What you should do:
Give back only the lines in the records below from the one with "The Blender code for this object continues." to the one with "self.side = np.array((-self.along[1], self.along[0]))", both inclusive, word for word.
══════
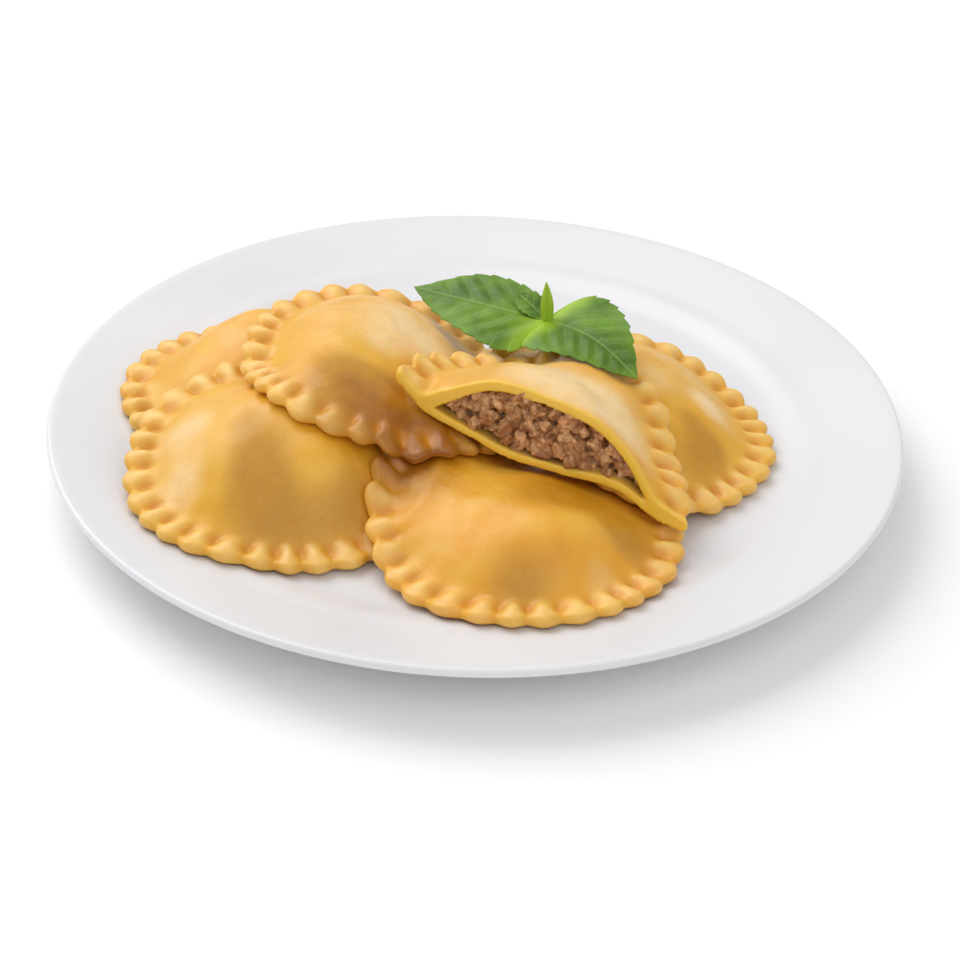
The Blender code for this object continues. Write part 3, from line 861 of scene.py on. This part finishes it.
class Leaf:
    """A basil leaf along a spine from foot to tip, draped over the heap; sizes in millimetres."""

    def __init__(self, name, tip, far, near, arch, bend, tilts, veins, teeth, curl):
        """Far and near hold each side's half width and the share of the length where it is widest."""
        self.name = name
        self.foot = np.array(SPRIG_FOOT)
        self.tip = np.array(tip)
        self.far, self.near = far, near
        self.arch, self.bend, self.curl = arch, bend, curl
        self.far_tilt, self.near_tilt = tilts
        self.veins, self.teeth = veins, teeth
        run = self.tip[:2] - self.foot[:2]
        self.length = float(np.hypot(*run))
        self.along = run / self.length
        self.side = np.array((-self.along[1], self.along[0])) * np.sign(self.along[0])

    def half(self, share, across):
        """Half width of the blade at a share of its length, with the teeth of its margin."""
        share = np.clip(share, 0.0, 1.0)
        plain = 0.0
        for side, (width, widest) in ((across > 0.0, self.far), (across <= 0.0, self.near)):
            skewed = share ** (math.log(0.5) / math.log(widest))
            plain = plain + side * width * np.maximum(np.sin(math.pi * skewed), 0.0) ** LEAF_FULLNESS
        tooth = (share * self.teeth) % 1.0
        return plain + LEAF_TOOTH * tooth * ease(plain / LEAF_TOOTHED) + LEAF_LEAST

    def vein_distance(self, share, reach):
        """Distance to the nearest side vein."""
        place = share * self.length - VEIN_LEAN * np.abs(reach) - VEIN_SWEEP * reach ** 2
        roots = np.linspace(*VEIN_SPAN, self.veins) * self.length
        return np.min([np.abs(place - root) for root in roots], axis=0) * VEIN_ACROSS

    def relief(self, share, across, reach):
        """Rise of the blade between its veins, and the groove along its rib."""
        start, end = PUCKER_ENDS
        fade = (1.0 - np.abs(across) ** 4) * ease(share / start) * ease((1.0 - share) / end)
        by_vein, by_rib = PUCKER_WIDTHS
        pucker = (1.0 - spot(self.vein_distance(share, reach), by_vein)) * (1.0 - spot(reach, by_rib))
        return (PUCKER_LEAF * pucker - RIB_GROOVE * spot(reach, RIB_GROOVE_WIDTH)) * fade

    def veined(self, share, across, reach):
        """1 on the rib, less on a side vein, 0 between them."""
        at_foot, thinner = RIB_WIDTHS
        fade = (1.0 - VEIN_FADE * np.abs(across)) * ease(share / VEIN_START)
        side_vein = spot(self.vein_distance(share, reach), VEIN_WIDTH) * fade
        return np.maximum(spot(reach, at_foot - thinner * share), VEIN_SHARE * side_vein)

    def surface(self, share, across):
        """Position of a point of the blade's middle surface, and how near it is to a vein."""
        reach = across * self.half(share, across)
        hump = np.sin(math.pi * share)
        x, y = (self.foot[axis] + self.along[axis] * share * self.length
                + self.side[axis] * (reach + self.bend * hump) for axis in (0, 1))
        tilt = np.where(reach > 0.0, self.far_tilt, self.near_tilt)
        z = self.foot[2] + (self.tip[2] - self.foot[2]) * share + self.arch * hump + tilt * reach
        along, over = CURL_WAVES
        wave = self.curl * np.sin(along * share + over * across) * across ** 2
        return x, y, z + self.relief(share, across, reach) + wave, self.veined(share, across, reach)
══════
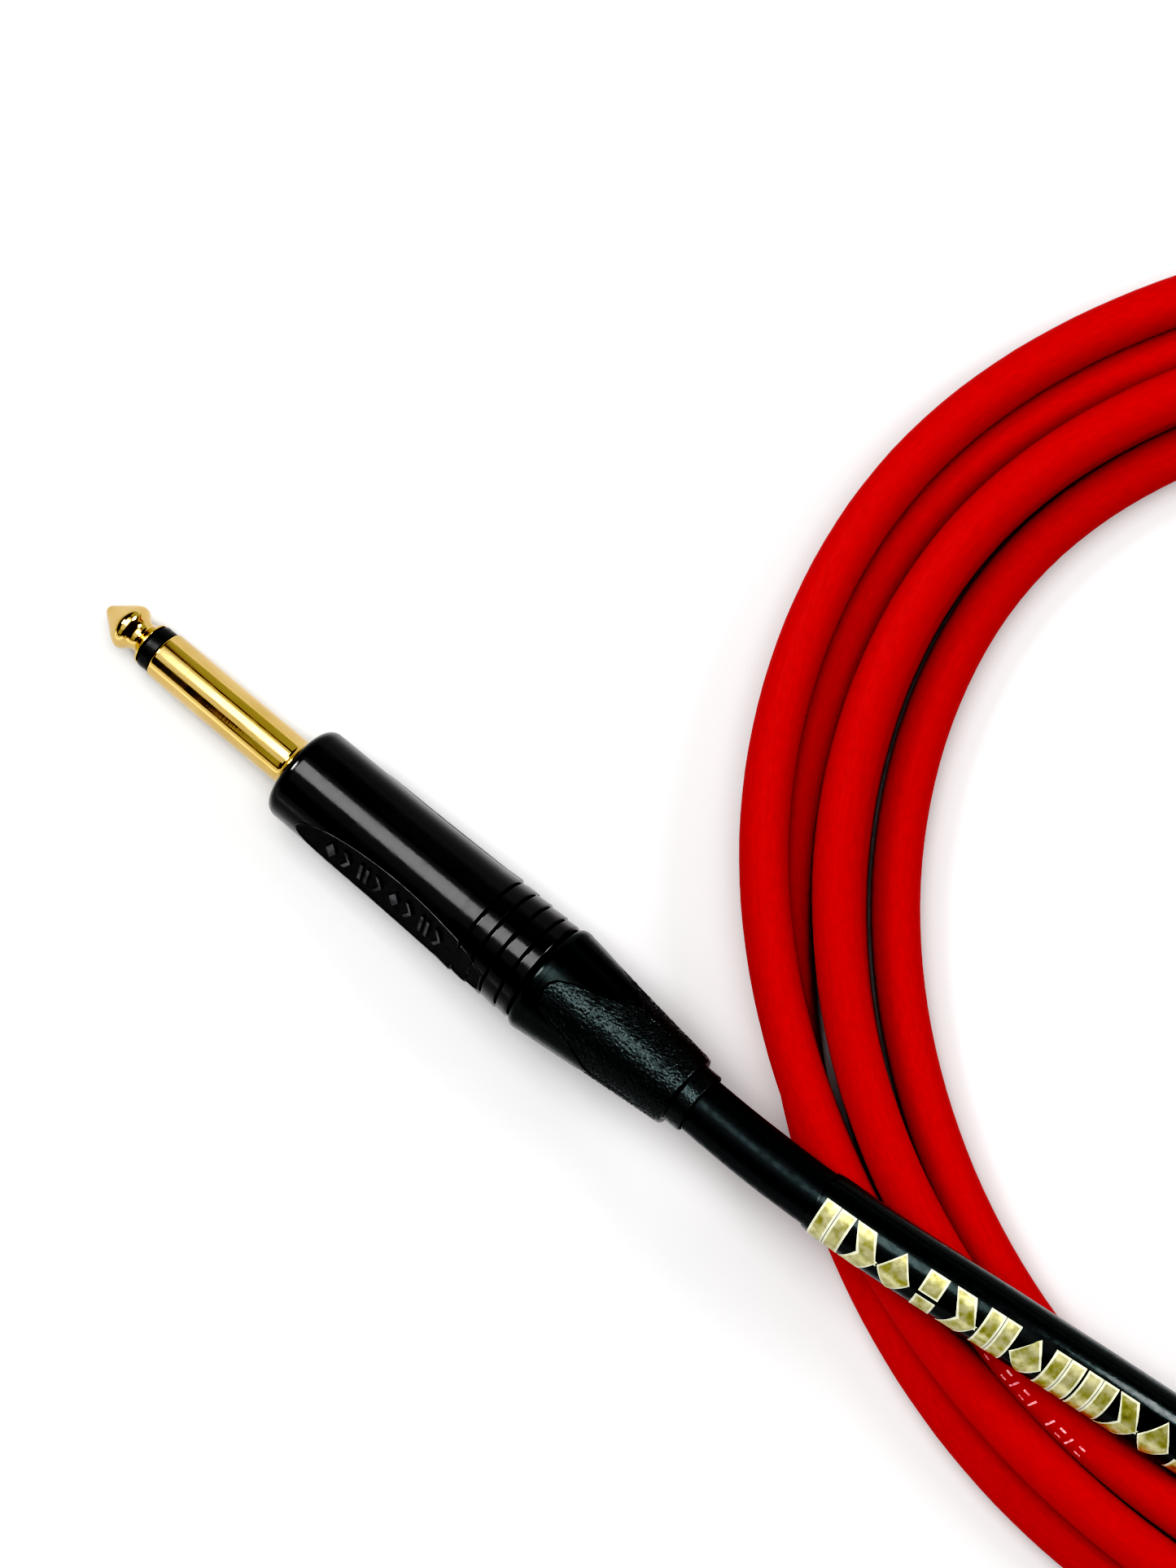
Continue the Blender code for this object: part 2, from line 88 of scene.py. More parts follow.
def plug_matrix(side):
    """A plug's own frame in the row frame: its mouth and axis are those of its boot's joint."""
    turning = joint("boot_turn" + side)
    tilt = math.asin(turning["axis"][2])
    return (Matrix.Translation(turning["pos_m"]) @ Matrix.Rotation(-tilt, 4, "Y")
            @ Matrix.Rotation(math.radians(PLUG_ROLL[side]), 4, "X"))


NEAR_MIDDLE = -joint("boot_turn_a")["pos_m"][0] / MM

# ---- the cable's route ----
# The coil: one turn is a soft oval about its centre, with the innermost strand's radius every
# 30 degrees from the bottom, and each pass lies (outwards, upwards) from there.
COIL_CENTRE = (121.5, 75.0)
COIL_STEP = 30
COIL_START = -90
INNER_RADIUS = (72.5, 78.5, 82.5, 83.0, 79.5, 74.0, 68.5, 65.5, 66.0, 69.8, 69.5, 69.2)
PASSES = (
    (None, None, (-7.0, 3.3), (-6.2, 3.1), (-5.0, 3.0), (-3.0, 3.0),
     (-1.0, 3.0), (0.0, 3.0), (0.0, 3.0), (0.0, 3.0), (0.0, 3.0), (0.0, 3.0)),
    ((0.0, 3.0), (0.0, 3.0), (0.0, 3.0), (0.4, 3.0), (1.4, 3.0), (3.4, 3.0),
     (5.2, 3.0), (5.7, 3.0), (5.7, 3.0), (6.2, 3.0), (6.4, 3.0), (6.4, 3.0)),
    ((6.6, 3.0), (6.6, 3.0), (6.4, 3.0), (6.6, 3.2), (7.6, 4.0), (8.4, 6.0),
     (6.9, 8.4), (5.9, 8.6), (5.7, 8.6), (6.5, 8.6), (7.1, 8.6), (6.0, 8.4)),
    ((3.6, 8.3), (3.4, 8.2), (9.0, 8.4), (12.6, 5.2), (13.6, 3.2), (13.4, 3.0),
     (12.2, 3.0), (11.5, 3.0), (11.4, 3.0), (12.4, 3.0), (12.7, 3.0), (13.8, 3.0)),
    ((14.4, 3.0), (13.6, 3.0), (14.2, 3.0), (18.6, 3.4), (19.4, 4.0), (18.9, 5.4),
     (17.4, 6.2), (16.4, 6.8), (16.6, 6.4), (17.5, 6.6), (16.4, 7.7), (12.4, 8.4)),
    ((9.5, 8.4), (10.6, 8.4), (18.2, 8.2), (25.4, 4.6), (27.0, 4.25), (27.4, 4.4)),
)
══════
Exercise result:
The Blender code for this object continues. Write part 3, from line 861 of scene.py on. This part finishes it.
class Leaf:
    """A basil leaf along a spine from foot to tip, draped over the heap; sizes in millimetres."""

    def __init__(self, name, tip, far, near, arch, bend, tilts, veins, teeth, curl):
        """Far and near hold each side's half width and the share of the length where it is widest."""
        self.name = name
        self.foot = np.array(SPRIG_FOOT)
        self.tip = np.array(tip)
        self.far, self.near = far, near
        self.arch, self.bend, self.curl = arch, bend, curl
        self.far_tilt, self.near_tilt = tilts
        self.veins, self.teeth = veins, teeth
        run = self.tip[:2] - self.foot[:2]
        self.length = float(np.hypot(*run))
        self.along = run / self.length
        self.side = np.array((-self.along[1], self.along[0])) * np.sign(self.along[0])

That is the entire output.